Prejean, 66, who could have opted for a quieter life as a teacher, makes herself attend and to be with men she has often befriended over several years. As their spiritual adviser, she can stay after their relatives have been escorted away, acting as the last friend they have:
"I go there to be there for them," she said. "When they look in my face they see someone who cares about them and believes in their dignity. They know that I will tell their story. You have to steel yourself to be utterly thinking of them. It is afterwards that you vomit."
In London to publicize her book The Death of Innocents, which details the cases of two men she believes were wrongfully executed, the Louisiana-based nun insisted that politicians' rhetoric is moderating and that the number of death penalty convictions is in decline. Public uneasiness about wrongful convictions and the manifest inequity with which the death penalty is implemented is growing.
Prejean said: "John Kerry was the first presidential candidate in 30 years to say he was against the death penalty and George Bush never made anything of it politically. In New Jersey they have just agreed a moratorium on the death penalty which the governor has said he will sign, and since 2001 across the country the number of death sentences has halved."

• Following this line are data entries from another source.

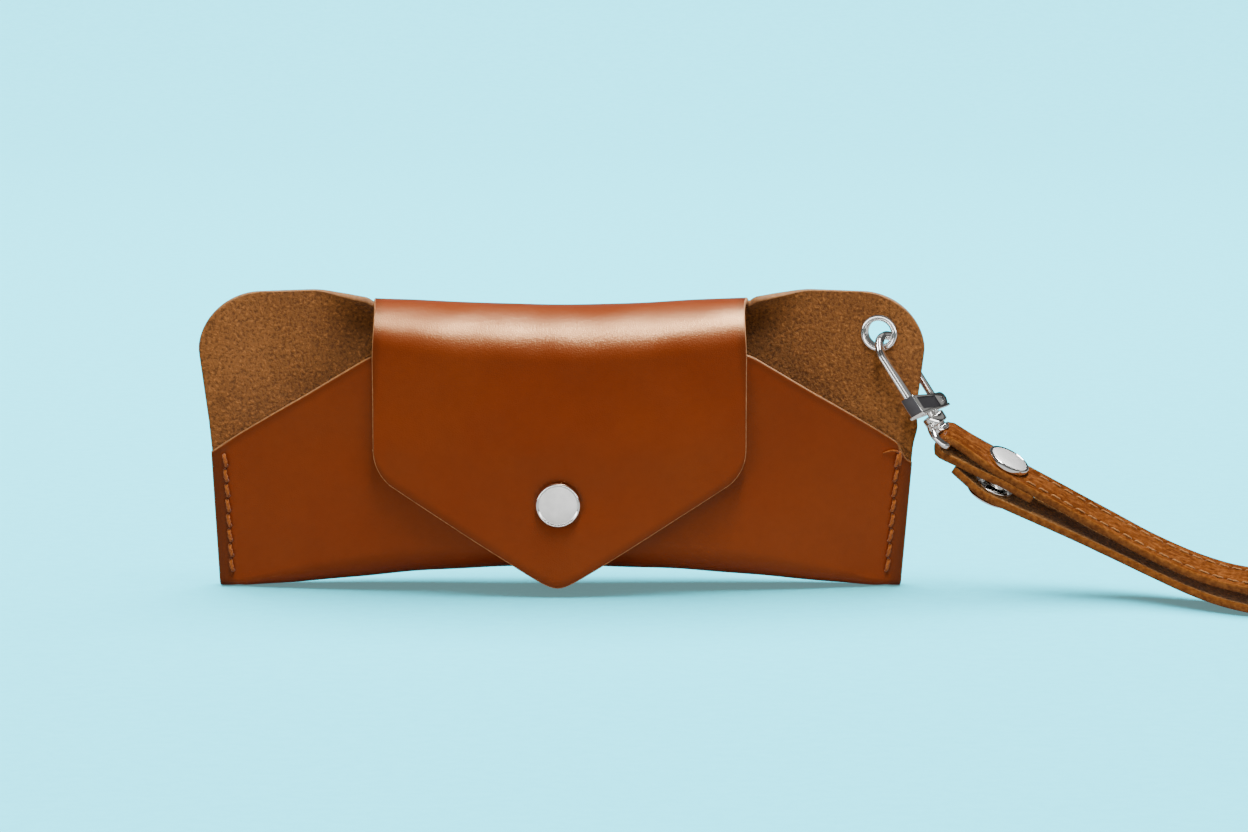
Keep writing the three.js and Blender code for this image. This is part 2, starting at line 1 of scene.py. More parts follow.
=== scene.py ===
"""Soft leather eyeglasses case with a snap flap, a corner eyelet and a wrist strap on a swivel clasp."""

import math

import bmesh
import bpy
import numpy as np
from mathutils import Matrix, Vector


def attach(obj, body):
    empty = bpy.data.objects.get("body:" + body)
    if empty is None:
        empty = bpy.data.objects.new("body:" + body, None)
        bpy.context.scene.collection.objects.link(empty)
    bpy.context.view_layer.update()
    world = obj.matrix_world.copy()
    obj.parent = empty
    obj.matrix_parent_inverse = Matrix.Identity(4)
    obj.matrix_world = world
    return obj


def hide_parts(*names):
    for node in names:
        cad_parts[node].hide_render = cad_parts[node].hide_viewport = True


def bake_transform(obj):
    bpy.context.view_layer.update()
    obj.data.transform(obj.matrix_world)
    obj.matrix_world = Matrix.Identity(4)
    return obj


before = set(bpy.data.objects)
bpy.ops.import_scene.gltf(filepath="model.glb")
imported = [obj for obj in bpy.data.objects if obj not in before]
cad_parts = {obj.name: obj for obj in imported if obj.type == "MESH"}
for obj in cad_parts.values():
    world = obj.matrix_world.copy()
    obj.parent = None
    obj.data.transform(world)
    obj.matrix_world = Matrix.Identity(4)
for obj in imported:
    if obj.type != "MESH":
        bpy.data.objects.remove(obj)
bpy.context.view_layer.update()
FINE = 1.0
RNG = np.random.default_rng(7)

# ---- Dimensions in millimetres; the seam plane lies at y = SEAM_Y ----
SEAM_Y = 1.55
HIDE = 1.6
EDGE_LAYER = 1.0
MARGIN = 5.5
FLAP_HALF = 44.3
BACK_DEPTH = 11.2
FRONT_DEPTH = 7.8
FLAP_DEPTH = 12.3
LOW_BACK = 9.2
EAR_Z = 59.8
EAR_RISE = 10.7
ROOT_Y = 4.7
SHOULDER = 10.5
SNAP_X, SNAP_Z = -0.7, 22.6
STITCH_FIRST, STITCH_PITCH, STITCH_COUNT, STITCH_INSET = 3.4, 3.65, 9, 3.0
BAND = 1.8
COLUMN_SPLIT = 60.0  # the mesh's columns keep their place up to here, and follow the outline beyond
EAR_STEP = 1.1  # how far the back panel rises beside the flap
CUT_BULGE = 0.3  # how far a cut edge stands out at its middle
CUT_ARCS = [math.radians(t) for t in (60, 30, 0, -30, -60)]
WAVE_COUNT = 9


# ---- Numbers ----
def clamp(t, low=0.0, high=1.0):
    return np.clip(t, low, high)


def ease(t):
    t = clamp(t)
    return t * t * (3 - 2 * t)


def mix(a, b, t):
    return a + (b - a) * t


def soft_ramp(t, width):
    """Zero below t = 0 and t above it, with a rounded corner."""
    return width * np.logaddexp(0.0, np.asarray(t, float) / width)


def unit(v):
    v = np.asarray(v, float)
    return v / np.linalg.norm(v, axis=-1, keepdims=True)


# ---- Shape of the pouch ----
def half_at(z):
    return np.where(z <= 33, mix(80.5, 83, z / 33), mix(83, 86, np.minimum(1, (z - 33) / 25)))


def outline_at(z):
    t = clamp((z - EAR_Z + 3.6) / (EAR_RISE + 3.6))
    return half_at(z) - 14.5 * (1 - np.sqrt(np.maximum(0, 1 - t * t)))


def swell(x, z):
    t = np.abs(x) / (half_at(z) - MARGIN)
    t = 1 - soft_ramp(1 - t, 0.016)
    return 1 - np.power(clamp(t), 2.6)


def layer(depth, x, z):
    return EDGE_LAYER + (depth - EDGE_LAYER) * swell(x, z)


def crown_z(x):
    return mix(56.0, 59.8, clamp((x / FLAP_HALF) ** 2))


def bottom_z(x):
    return HIDE / 2 + 4.5 * np.power(np.maximum(0, 1 - (x / 75) ** 2), 1.2)


def back_depth(z):
    return mix(LOW_BACK, BACK_DEPTH, ease((z - 13) / 37))


def front_depth(z):
    return mix(FRONT_DEPTH, 8.6, ease((z - 30) / 26))


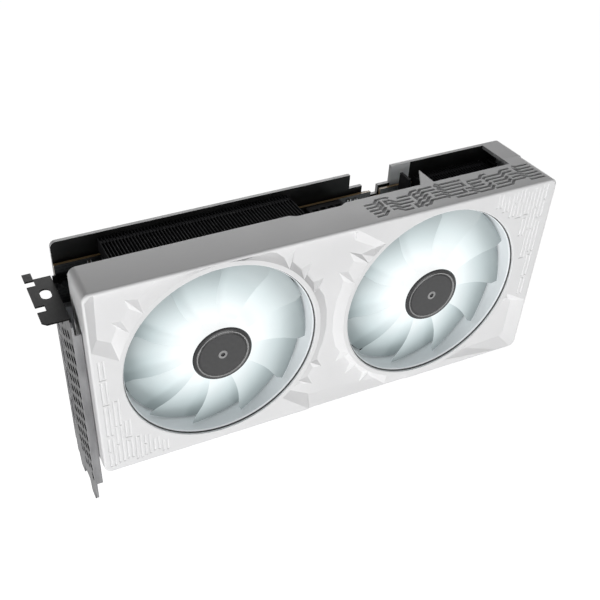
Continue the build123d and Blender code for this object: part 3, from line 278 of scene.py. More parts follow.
def white_shell():
    """Painted plate: white rim and back, and a black face towards the board except for a bare strip."""
    white = (0.80, 0.80, 0.805)
    black = (0.004, 0.004, 0.004)
    made = Shader("white_shell", white, 0.4, Specular_IOR_Level=0.3)
    inward = made.math("LESS_THAN", made.axis(made.normal(), 1), -0.5)
    plate_only = made.math("GREATER_THAN", made.axis(made.place, 1), PLATE_REAR_Y - PLATE_DEPTH)
    x = made.axis(made.place, 0)
    bare_left = made.math("GREATER_THAN", x, PLATE_BARE_X[0])
    bare_right = made.math("LESS_THAN", x, PLATE_BARE_X[1])
    covered = made.math("SUBTRACT", 1.0, made.math("MULTIPLY", bare_left, bare_right))
    dark = made.math("MULTIPLY", made.math("MULTIPLY", inward, plate_only), covered)
    tint = made.ramp(made.noise(70, 4.0), (0.3, tuple(c * 0.985 for c in white)), (0.7, white))
    made.link(made.mix(dark, tint, black), made.bsdf.inputs["Base Color"])
    made.link(made.spread(made.noise(90, 4.0), 0.36, 0.5), made.bsdf.inputs["Roughness"])
    return made.bump(2600, 0.000015).material


def board_laminate():
    """Black solder mask with faint traces, and bare glass laminate on the cut edge."""
    mask = (0.010, 0.011, 0.012)
    laminate = (0.36, 0.24, 0.11)
    made = Shader("board_laminate", mask, 0.35, Coat_Weight=0.3, Coat_Roughness=0.2)
    facing = made.math("ABSOLUTE", made.axis(made.normal(), 1))
    cut = made.math("LESS_THAN", facing, 0.5)
    mapping = made.node("ShaderNodeMapping")
    mapping.inputs["Rotation"].default_value = (math.pi / 2, 0, 0)
    made.link(made.place, mapping.inputs["Vector"])
    brick = made.node("ShaderNodeTexBrick")
    brick.inputs["Scale"].default_value = 160
    brick.inputs["Mortar Size"].default_value = 0.06
    brick.inputs["Color1"].default_value = (0.008, 0.009, 0.010, 1)
    brick.inputs["Color2"].default_value = (0.014, 0.015, 0.017, 1)
    brick.inputs["Mortar"].default_value = (0.032, 0.034, 0.036, 1)
    made.link(mapping.outputs["Vector"], brick.inputs["Vector"])
    darker = tuple(c * 0.8 for c in laminate)
    grain = made.ramp(made.noise(1400, 2.0, (1, 4, 1)), (0.3, darker), (0.7, laminate))
    made.link(made.mix(cut, brick.outputs["Color"], grain), made.bsdf.inputs["Base Color"])
    return made.bump(1800, 0.00001).material


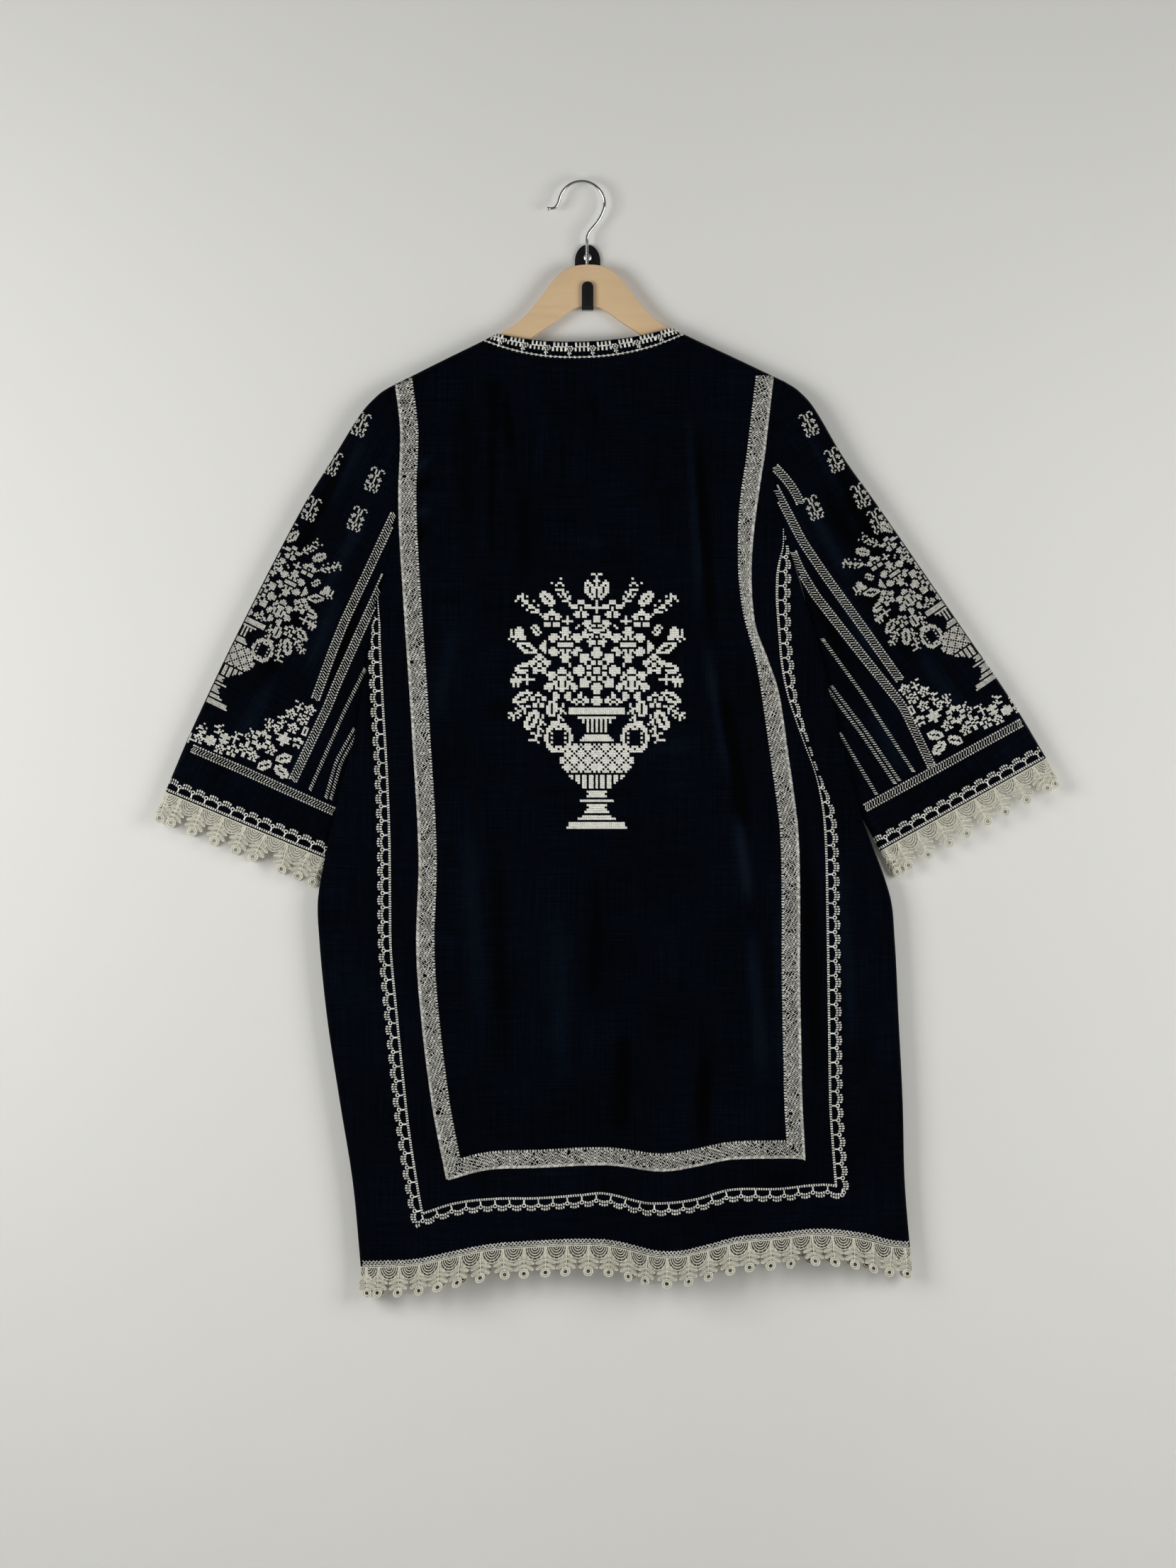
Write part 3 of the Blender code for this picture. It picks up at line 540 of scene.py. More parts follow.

Prejean is scathing about politicians and judges who use the Bible to justify executions: "I call it Christianity-lite. It's not real Christianity. Truly, it is blasphemy. Jesus Christ is being held hostage by these people: his whole message is being perverted."
The cases in the book are those of Dobie Williams, a black man with learning difficulties, executed in 1999 for the murder of a white woman in Louisiana in 1985, and Joseph O'Dell, a white man killed in 1997 in Virginia for murdering and raping a white woman whose body was found near a bar he had visited one night 12 years earlier. It sets out cogent reasons for their innocence, or at least grounds on which the state and court authorities should have reconsidered their convictions.
O'Dell was executed despite an appeal by the pope for clemency, and despite the refusal of the state's governor to let the execution be delayed to allow DNA testing of some of the evidence.